Besuch in Köln Erdogan lässt sich von Anhängern feiern

Zehntausende Erdogan-Anhänger und -Gegner drängeln sich in Köln. Beim Besuch des türkischen Ministerpräsidenten herrscht Ausnahmezustand. Während die Halle jubelt, ist die Stimmung draußen hitzig.

Mehrere zehntausend Menschen haben gegen den türkischen Ministerpräsidenten Recep Tayyip Erdogan und seinen Auftritt in Köln protestiert. Laut Polizei kamen am Samstag mehr als 30.000 Demonstranten nach einem Marsch durch die Innenstadt zu einer Kundgebung zusammen. Die veranstaltende Alevitischen Gemeinde sprach von über 50.000 Teilnehmern. Erdogan erschien am frühen Abend unter dem Jubel von 15.000 Anhängern in der Lanxess-Arena. Viele schwenkten die rote Halbmond-Flagge und riefen vor Erdogans Rede: "Die Türkei fühlt sich mit dir geehrt".

Bei seiner Rede hat Erdogan die Berichterstattung deutscher Medien über das Bergwerksunglück von Soma kritisiert. Ein Teil der deutschen Medien habe versucht, das Unglück für sich auszuschlachten und die türkische Regierung beleidigt, sagte Erdogan.

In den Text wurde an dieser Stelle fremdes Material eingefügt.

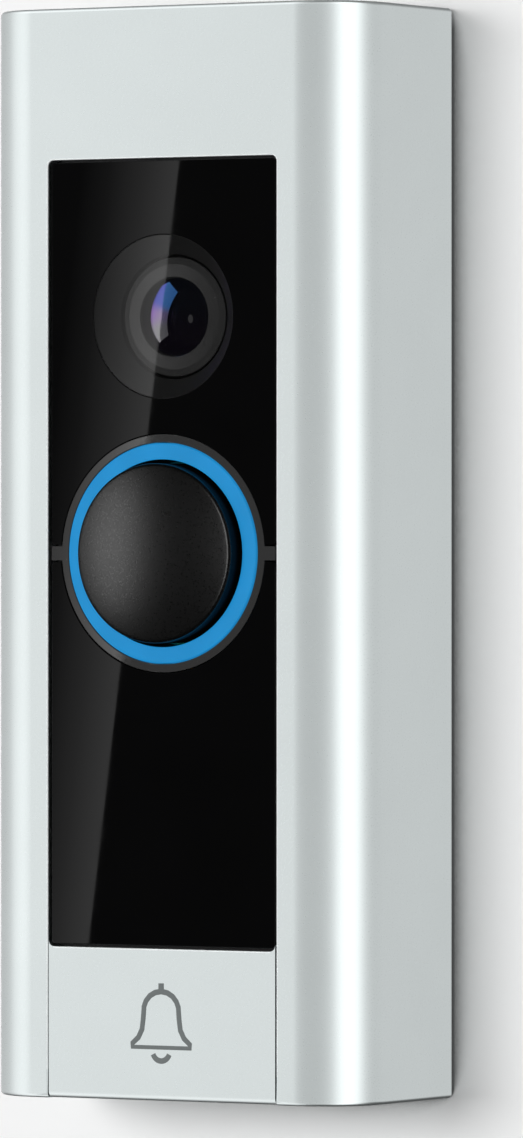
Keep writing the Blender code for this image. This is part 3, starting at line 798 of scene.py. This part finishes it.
def make_spring():
    """The button's return spring. Its foot stays on the core."""
    wire, radius, turns, per_turn = 0.25, 4.6, 4, 40
    low, high = SPRING.back + wire, SPRING.front - wire
    count = turns * per_turn
    points = []
    for i in range(count + 1):
        angle = math.tau * i / per_turn
        points.append((radius * math.cos(angle), radius * math.sin(angle), low + (high - low) * i / count))
    made = piece("return_spring", tube(points, wire), STEEL, "core", ["button_spring"])
    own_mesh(made)
    return made


# ---------------------------------------------------------------- camera


def round_the_lens(profile, steps=160):
    return turned(profile, COVER.x, COVER.y, steps=steps)


def off_lens(place):
    return off_axis(place, COVER.x, COVER.y)


def make_camera_cover():
    """The smoky disc. Only its front face is smoked, so that light crosses the tint once."""
    front, back = COVER.front, COVER.back
    profile = [
        (0, front),
        (COVER_DISC - 0.04, front),
        (COVER_DISC, front - 0.04),
        (COVER_DISC, front - 0.1),
        (COVER_DISC + 0.1 - (front - back), back),
        (0, back),
    ]
    cover = piece("smoked_disc", round_the_lens(profile), SMOKED, "core", ["camera_cover"])
    repaint(cover, lambda middle: middle.z < front - 0.02, CLEAR)
    return cover


def make_shroud():
    """The funnel behind the cover, which stands for the night-vision board. Its bore is pitch black: painted
    shade for the dark groove round the lens.
    """
    front = COVER.front
    rim = COVER.radius - 0.02
    profile = [
        (rim, front - 0.01),
        (COVER_DISC + 0.02, front - 0.02),
        (COVER_DISC + 0.02, front - 0.14),
        (SHROUD_BORE + 0.06, LENS_STEP + 0.03),
        (SHROUD_BORE, LENS_STEP - 0.05),
        (SHROUD_BORE, 17.6),
        (8.0, 17.6),
        (8.0, 18.6),
        (rim, COVER.back),
    ]
    shape = round_the_lens(profile)
    shroud = piece("night_light_shroud", shape, SHROUD, "core", ["infrared_board"])
    # Painted shade: the bore is pitch black so that the groove reads dark.
    repaint(shroud, lambda middle: off_lens(middle) < SHROUD_BORE + 0.01, PITCH)
    return shroud


def make_light_seal():
    """The foam seal in the groove between the lens surround and the shroud. Its pitch black is the foam's own
    black, made darker as painted shade in the groove.
    """
    inner, outer = LENS_GROOVE + 0.05, SHROUD_BORE - 0.05
    front, back = 17.3, 16.9
    profile = [(inner, front, 0.08), (outer, front, 0.08), (outer, back, 0), (inner, back, 0)]
    shape = round_the_lens(soft_profile(profile), 128)
    return piece("light_seal", shape, PITCH, "core", ["light_block"])


def make_lens_surround():
    """The flat-faced surround of the lens, bevelled into the pupil and down to the groove. Its wall down into
    the groove is pitch black as painted shade.
    """
    profile = [
        (PUPIL, LENS_STEP - 0.36, 0.03),
        (PUPIL + 0.14, LENS_STEP - 0.06, 0.03),
        (5.5, LENS_STEP - 0.06, 0),
        (LENS_GROOVE - 0.05, LENS_STEP - 0.24, 0.04),
        (LENS_GROOVE, LENS_STEP - 0.4, 0.04),
        (LENS_GROOVE, 17.1, 0),
        (5.2, 17.1, 0),
        (PUPIL, 18.05, 0),
    ]
    shape = round_the_lens(soft_profile(profile, 2))
    surround = piece("lens_surround", shape, LENS_FACE, "core", ["lens_bezel"], 3)
    # Painted shade: the wall down into the groove is pitch black.
    repaint(surround, lambda middle: off_lens(middle) > LENS_GROOVE - 0.02, PITCH)
    return surround


def make_camera_mount():
    front = [(5.4, 16.8), (6.5, 16.8), (6.5, 16.4), (7.9, 16.4)]
    foot = [(7.9, 12.2), (9.4, 12.2), (9.4, 11.2), (5.4, 11.2)]
    shape = round_the_lens(soft_profile([(radius, out, 0.15) for radius, out in front + foot], 3), 128)
    return piece("camera_mount", shape, PITCH, "core", ["camera_holder"])


def make_lens_tube():
    profile = [(4.04, 17.9), (4.1, 17.95), (5.1, 17.0), (5.1, 11.5), (3.4, 11.5), (3.4, 14.8), (4.04, 15.2)]
    return piece("lens_tube", round_the_lens(profile, 128), PITCH, "core", ["lens_barrel"])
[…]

Eine Zeitschrift habe sogar die Schlagzeile gebracht "Zum Teufel mit Erdogan". "Wie das wohl geschehen soll?", fragte Erdogan unter empörten Rufen der Zuhörer. Auch in der Türkei versuchten einige Kräfte, die Situation auszunutzen und hätten zum Teil illegale Aktionen unternommen, sagte Erdogan. Nach dem Grubenunglück mit 301 Toten war in der Türkei scharfe Kritik an der Regierung laut geworden.

Ausnahmezustand in Köln

Es gilt als wahrscheinlich, dass der 60-Jährige im August für das Präsidentenamt kandidieren wird. Dabei können erstmals auch fast 1,5 Millionen Türken in Deutschland ihre Stimme abgeben.

In Köln herrschte der Ausnahmezustand. Gegner und Anhänger Erdogans reisten zu Tausenden auch aus europäischen Nachbarländern wie Frankreich, Belgien, Österreich oder den Niederlanden an. Die Polizei war mit Hundertschaften vertreten, um Zusammenstöße zwischen beiden Lagern zu verhindern. Bis zum späten Nachmittag blieben die Proteste friedlich, wie die Polizei mitteilte. Allerdings war die Stimmung aufgeheizt.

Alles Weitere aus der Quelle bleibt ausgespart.